Aprofundo um pouco mais essa questão. Quanto ao ‘ser de direita’ não há muito a se discutir: os que lá estão ‘são’ e, sobretudo, ‘agem’ como de direita. Ser de esquerda, por outro lado, significa ter uma clara ideologia de esquerda, ou seja, uma ideologia que defenda mudanças no quadro socialmente injusto de uma sociedade. Mas ‘dizer’ e ‘defender’ em si nada resolve. O fundamental, para quem se diz de esquerda, é ‘ser’ e, conseqüentemente, ‘agir’, ‘fazer’. E isso significa compartilhar e efetivamente dividir o que você possui com os outros seres humanos, sobretudo aqueles que vivem ao seu redor. Significa, se você for patrão, pagar salários condignos aos seus empregados, lembrando-se de que salário mínimo não é salário condigno. Significa não discriminar os que têm menos que você, não esbanjar e desperdiçar bens e riquezas, enquanto outros, ao seu lado, vivem na miséria. Quem pensa (e diz) que é de esquerda e não age como tal, é como aqueles que se dizem católicos, por exemplo, mas não seguem os preceitos, as normas, os sacramentos e os ritos do catolicismo. Tal como o ensinava o apóstolo Tiago: ‘Assim também a fé, se não tem obras, por si é morta (2, 17).
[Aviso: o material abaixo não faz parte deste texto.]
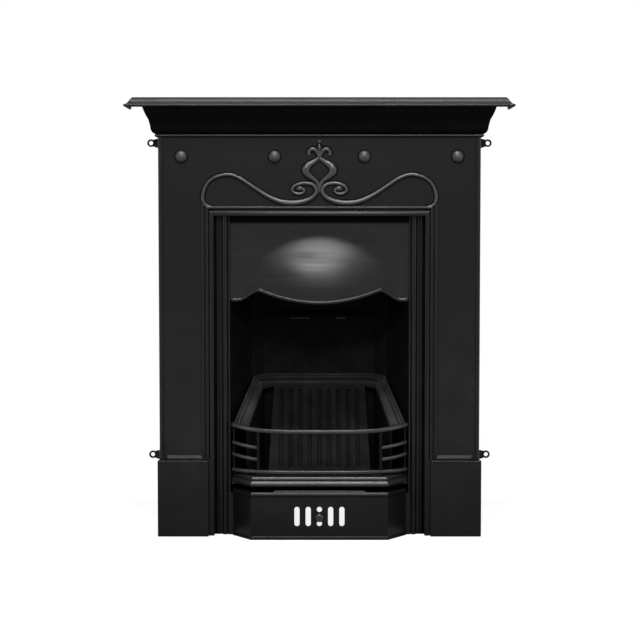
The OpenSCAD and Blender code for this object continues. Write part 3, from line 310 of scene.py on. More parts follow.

Ironicamente, os jornais do mundo inteiro publicaram por esses dias uma curiosa (e preocupante) entrevista com o Abdullah Muntazir, líder do grupo terrorista paquistanês Jama’t-ud-Da’wah. Suposto responsável pela chacina de 195 seres humanos inocentes em Mumbai, na Índia, ele dizia que ‘é preciso melhorar não apenas a crença do indivíduo, mas também suas ações e atitudes. Somente assim um indivíduo pode se tornar um verdadeiro cidadão bom’. Ele confirma o que venho dizendo acima, ou seja, não bastar crer em alguma coisa, o importante é agir segundo essa crença. Mas Muntazir se esquece de que não é pelo uso da violência contra inocentes que se vão resgatar os seres humanos.

Emerson, famoso filósofo americano, ensinava que é inútil dizermos o que não somos, pois a verdade do que somos está o tempo todo trovejando diante de nós, de tal modo que os outros não podem escutar o que nós tentamos dizer ser o contrário. É isso aí, concluo: o de direita diz que não o é e o de esquerda pensa e diz que é, sem o ser. E termino com o mesmo Emerson: o dizer é inócuo sem o agir.